Stan, so sorry for your travel woes. It is tempting to describe your flight delays as a tragedy of the commons, but Austan Goolsbee set the record straight on this one three years ago with this great column, "Tragedy of the Airport," in Slate. Here is the key excerpt:
At first glance, this seems crazy. The common explanation given for flight delays is that too many people are flying: The more air traffic, the more delays. That's what most economists say, too. This view of airport congestion makes it seem just like highway congestion. Each time an airline schedules a flight, it doesn't take into account the backups it causes by crowding the airspace. The dynamic generates a tragedy of the commons, in which each of the companies vying for runway slots has an incentive to overschedule.

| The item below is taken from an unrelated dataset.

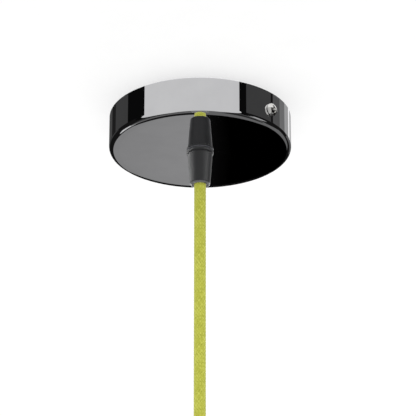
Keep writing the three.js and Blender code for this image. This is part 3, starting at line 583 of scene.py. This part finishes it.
def sized_tree(name, **sizes):
    """A geometry node tree with a named input for each size, and one for the material."""
    tree = bpy.data.node_groups.new(name, "GeometryNodeTree")
    sockets = tree.interface
    sockets.new_socket("Geometry", in_out="INPUT", socket_type="NodeSocketGeometry")
    for key, kind in sizes.items():
        sockets.new_socket(key, in_out="INPUT", socket_type=f"NodeSocket{kind}")
    sockets.new_socket("Material", in_out="INPUT", socket_type="NodeSocketMaterial")
    sockets.new_socket("Geometry", in_out="OUTPUT", socket_type="NodeSocketGeometry")
    return tree, put(tree, "NodeGroupInput").node.outputs


def end_tree(tree, shape, given):
    whole = put(tree, "GeometryNodeRealizeInstances", {"Geometry": shape})
    dressed = put(tree, "GeometryNodeSetMaterial", {"Geometry": whole, "Material": given["Material"]})
    put(tree, "NodeGroupOutput", {"Geometry": dressed})
    return tree


def sweep(tree, given):
    """A closed round tube along the line. turn counts from 0 to 1 round it, and run counts metres
    along it. centre is the point of the line that a point of the tube lies round."""
    line = put(tree, "GeometryNodeMeshToCurve", {"Mesh": given["Geometry"]})
    line = put(tree, "GeometryNodeResampleCurve", {"Curve": line, "Length": given["Row"]}, mode="LENGTH")
    counts = put(tree, "GeometryNodeSplineParameter").node.outputs
    place = put(tree, "GeometryNodeInputPosition")
    for name, value, kind in (("run", counts["Length"], "FLOAT"), ("centre", place, "FLOAT_VECTOR")):
        line = put(tree, "GeometryNodeStoreNamedAttribute", {
            "Geometry": line, "Name": name, "Value": value}, data_type=kind, domain="POINT")
    ring = put(tree, "GeometryNodeCurvePrimitiveCircle", {
        "Resolution": given["Sides"], "Radius": given["Radius"]})
    ring = put(tree, "GeometryNodeStoreNamedAttribute", {
        "Geometry": ring, "Name": "turn", "Value": counts["Factor"]}, data_type="FLOAT", domain="POINT")
    shape = put(tree, "GeometryNodeCurveToMesh", {"Curve": line, "Profile Curve": ring, "Fill Caps": True})
    turn, run = (put(tree, "GeometryNodeInputNamedAttribute", {"Name": name}, "Attribute", data_type="FLOAT")
                 for name in ("turn", "run"))
    return shape, turn, run


def reach_out(tree, shape, share):
    """Moves each point of a tube to a share of its distance from the line."""
    centre = put(tree, "GeometryNodeInputNamedAttribute", {"Name": "centre"}, "Attribute",
                 data_type="FLOAT_VECTOR")
    place = put(tree, "GeometryNodeInputPosition")
    arm = put(tree, "ShaderNodeVectorMath", {0: place, 1: centre}, operation="SUBTRACT")
    moved = put(tree, "ShaderNodeVectorMath", {0: arm, 1: share, 2: centre}, operation="MULTIPLY_ADD")
    return put(tree, "GeometryNodeSetPosition", {"Geometry": shape, "Position": moved})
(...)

Andrew...you're our economics-of-the-airline-industry maven so this question is for you.
I just returned from three of the toughest travel days I can remember: every flight was delayed. One, from LA to San Francisco, was delayed for more than three hours.
Some of the delays were weather related and, as much as I'd like to blame the industry, I know that responsibility lies elsewhere.
Most of the delays seemed to be the result of air traffic, especially jammed schedules that had too many plans scheduled to depart at the same time from the same airport.
That's what prompts this question. Is there a silver lining to the reduced schedules the airlines seem to puuting in place for economic reasons? Is it possible that (putting weather problems aside) flights will leave and arrive on time more often if there are fewer of them? Or should we assume that the FAA will reduce the number of controllers to match the schedule leaving us all right where we started?